* [WHAT IS BEING ASKED] Transcribe every line of the listing below without any deviation.
* BEGIN SOURCE MATERIAL *
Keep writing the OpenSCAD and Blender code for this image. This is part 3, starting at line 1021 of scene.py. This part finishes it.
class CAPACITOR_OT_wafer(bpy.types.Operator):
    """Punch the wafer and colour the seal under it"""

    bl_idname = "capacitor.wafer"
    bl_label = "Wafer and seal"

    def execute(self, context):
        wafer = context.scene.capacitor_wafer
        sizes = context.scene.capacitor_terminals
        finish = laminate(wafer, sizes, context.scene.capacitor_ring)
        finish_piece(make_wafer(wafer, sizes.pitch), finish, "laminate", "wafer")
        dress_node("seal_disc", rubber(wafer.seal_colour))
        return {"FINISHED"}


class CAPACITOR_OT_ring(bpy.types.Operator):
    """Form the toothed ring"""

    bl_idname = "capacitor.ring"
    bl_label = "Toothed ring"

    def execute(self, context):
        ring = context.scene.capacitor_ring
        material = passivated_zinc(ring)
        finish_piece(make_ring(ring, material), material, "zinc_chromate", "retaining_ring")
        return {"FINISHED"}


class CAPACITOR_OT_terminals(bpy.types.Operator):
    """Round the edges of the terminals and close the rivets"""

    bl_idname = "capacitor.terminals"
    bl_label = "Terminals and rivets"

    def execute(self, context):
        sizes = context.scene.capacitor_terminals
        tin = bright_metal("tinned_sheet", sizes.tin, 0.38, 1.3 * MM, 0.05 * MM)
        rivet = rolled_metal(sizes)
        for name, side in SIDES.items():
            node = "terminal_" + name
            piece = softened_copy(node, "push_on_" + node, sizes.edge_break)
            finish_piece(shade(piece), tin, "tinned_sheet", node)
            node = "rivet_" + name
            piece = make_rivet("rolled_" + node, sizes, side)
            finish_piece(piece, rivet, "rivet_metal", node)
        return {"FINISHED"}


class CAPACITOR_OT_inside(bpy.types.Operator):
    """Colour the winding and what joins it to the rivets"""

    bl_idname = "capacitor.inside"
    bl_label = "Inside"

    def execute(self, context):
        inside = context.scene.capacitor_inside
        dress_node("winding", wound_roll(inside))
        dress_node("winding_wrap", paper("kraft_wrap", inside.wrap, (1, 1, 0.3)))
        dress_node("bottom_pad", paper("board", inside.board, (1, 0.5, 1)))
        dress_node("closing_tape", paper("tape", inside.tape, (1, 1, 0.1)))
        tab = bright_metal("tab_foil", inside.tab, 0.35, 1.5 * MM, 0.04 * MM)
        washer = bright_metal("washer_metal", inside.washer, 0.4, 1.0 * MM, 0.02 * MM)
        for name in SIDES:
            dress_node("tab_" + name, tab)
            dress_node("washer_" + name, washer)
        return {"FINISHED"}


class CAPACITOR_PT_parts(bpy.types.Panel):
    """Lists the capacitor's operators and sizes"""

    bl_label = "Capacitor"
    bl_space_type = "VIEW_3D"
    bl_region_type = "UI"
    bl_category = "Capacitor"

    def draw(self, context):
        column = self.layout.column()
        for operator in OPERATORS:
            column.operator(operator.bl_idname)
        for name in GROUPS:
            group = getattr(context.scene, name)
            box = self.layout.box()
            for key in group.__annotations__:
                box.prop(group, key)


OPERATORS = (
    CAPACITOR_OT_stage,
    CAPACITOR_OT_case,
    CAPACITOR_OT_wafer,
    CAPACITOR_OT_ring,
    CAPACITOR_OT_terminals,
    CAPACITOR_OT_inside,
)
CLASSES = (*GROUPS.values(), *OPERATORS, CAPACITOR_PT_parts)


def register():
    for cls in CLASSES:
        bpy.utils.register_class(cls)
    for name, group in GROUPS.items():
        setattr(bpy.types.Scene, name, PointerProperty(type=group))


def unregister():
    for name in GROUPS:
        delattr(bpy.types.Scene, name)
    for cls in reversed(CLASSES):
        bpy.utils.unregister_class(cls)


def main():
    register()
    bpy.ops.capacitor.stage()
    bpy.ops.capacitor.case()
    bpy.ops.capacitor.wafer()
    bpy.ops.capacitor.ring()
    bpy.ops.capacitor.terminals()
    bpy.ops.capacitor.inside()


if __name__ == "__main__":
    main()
* END SOURCE MATERIAL *
* [TASK RESPONSE]
Keep writing the OpenSCAD and Blender code for this image. This is part 3, starting at line 1021 of scene.py. This part finishes it.
class CAPACITOR_OT_wafer(bpy.types.Operator):
    """Punch the wafer and colour the seal under it"""

    bl_idname = "capacitor.wafer"
    bl_label = "Wafer and seal"

    def execute(self, context):
        wafer = context.scene.capacitor_wafer
        sizes = context.scene.capacitor_terminals
        finish = laminate(wafer, sizes, context.scene.capacitor_ring)
        finish_piece(make_wafer(wafer, sizes.pitch), finish, "laminate", "wafer")
        dress_node("seal_disc", rubber(wafer.seal_colour))
        return {"FINISHED"}


class CAPACITOR_OT_ring(bpy.types.Operator):
    """Form the toothed ring"""

    bl_idname = "capacitor.ring"
    bl_label = "Toothed ring"

    def execute(self, context):
        ring = context.scene.capacitor_ring
        material = passivated_zinc(ring)
        finish_piece(make_ring(ring, material), material, "zinc_chromate", "retaining_ring")
        return {"FINISHED"}


class CAPACITOR_OT_terminals(bpy.types.Operator):
    """Round the edges of the terminals and close the rivets"""

    bl_idname = "capacitor.terminals"
    bl_label = "Terminals and rivets"

    def execute(self, context):
        sizes = context.scene.capacitor_terminals
        tin = bright_metal("tinned_sheet", sizes.tin, 0.38, 1.3 * MM, 0.05 * MM)
        rivet = rolled_metal(sizes)
        for name, side in SIDES.items():
            node = "terminal_" + name
            piece = softened_copy(node, "push_on_" + node, sizes.edge_break)
            finish_piece(shade(piece), tin, "tinned_sheet", node)
            node = "rivet_" + name
            piece = make_rivet("rolled_" + node, sizes, side)
            finish_piece(piece, rivet, "rivet_metal", node)
        return {"FINISHED"}


class CAPACITOR_OT_inside(bpy.types.Operator):
    """Colour the winding and what joins it to the rivets"""

    bl_idname = "capacitor.inside"
    bl_label = "Inside"

    def execute(self, context):
        inside = context.scene.capacitor_inside
        dress_node("winding", wound_roll(inside))
        dress_node("winding_wrap", paper("kraft_wrap", inside.wrap, (1, 1, 0.3)))
        dress_node("bottom_pad", paper("board", inside.board, (1, 0.5, 1)))
        dress_node("closing_tape", paper("tape", inside.tape, (1, 1, 0.1)))
        tab = bright_metal("tab_foil", inside.tab, 0.35, 1.5 * MM, 0.04 * MM)
        washer = bright_metal("washer_metal", inside.washer, 0.4, 1.0 * MM, 0.02 * MM)
        for name in SIDES:
            dress_node("tab_" + name, tab)
            dress_node("washer_" + name, washer)
        return {"FINISHED"}


class CAPACITOR_PT_parts(bpy.types.Panel):
    """Lists the capacitor's operators and sizes"""

    bl_label = "Capacitor"
    bl_space_type = "VIEW_3D"
    bl_region_type = "UI"
    bl_category = "Capacitor"

    def draw(self, context):
        column = self.layout.column()
        for operator in OPERATORS:
            column.operator(operator.bl_idname)
        for name in GROUPS:
            group = getattr(context.scene, name)
            box = self.layout.box()
            for key in group.__annotations__:
                box.prop(group, key)


OPERATORS = (
    CAPACITOR_OT_stage,
    CAPACITOR_OT_case,
    CAPACITOR_OT_wafer,
    CAPACITOR_OT_ring,
    CAPACITOR_OT_terminals,
    CAPACITOR_OT_inside,
)
CLASSES = (*GROUPS.values(), *OPERATORS, CAPACITOR_PT_parts)


def register():
    for cls in CLASSES:
        bpy.utils.register_class(cls)
    for name, group in GROUPS.items():
        setattr(bpy.types.Scene, name, PointerProperty(type=group))


def unregister():
    for name in GROUPS:
        delattr(bpy.types.Scene, name)
    for cls in reversed(CLASSES):
        bpy.utils.unregister_class(cls)


def main():
    register()
    bpy.ops.capacitor.stage()
    bpy.ops.capacitor.case()
    bpy.ops.capacitor.wafer()
    bpy.ops.capacitor.ring()
    bpy.ops.capacitor.terminals()
    bpy.ops.capacitor.inside()


if __name__ == "__main__":
    main()